According to Zoltan Szalas, who is the head partnerships at the coworking app Croissant, “Corporations are recognizing coworking as a viable option for their employees. There are a lot of benefits for a corporation to divest real estate and use complete end-to-end turnkey solutions like WeWork or Knotel.” Croissant has seen this demand and is building a new product that caters to a corporate worker who tends to work remotely and travels often.
Consulting firms like McKinsey & Company have thousands of consultants that travel 3 to 4 days a week to client offices. “Croissant helps these traveling consultants on the days when they are not working onsite to replace the lackluster coffee shop experience with flexible curated workspaces, where they hop into private meetings with clients and book a conference room through the app.” They are essentially building an end-to-end solution for remote and traveling employees.
The demand for shared office coworking spaces is surging in the U.S. and around the world, with several mega corporates over this past year deciding to jump into the game.

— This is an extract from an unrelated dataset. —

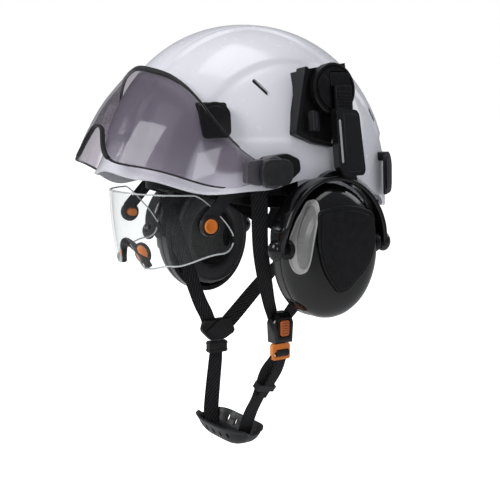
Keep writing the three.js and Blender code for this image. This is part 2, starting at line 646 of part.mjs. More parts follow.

A number of factors drive the demand for co-working. Telecommuting work keeps growing, and independent workers — contractors, developers, freelancers and the like — make up a bigger part of the of the growing labor force. Corporations are able to see opportunities in the growing coworking space trend. They are able to tap into the local innovation and recruit top talent by partnering with co-working spaces and forming partnerships to provide startups with resources; while at the same time keeping their eyes open to new and potentially disruptive technologies that could either be competitive or useful as an acquisition target.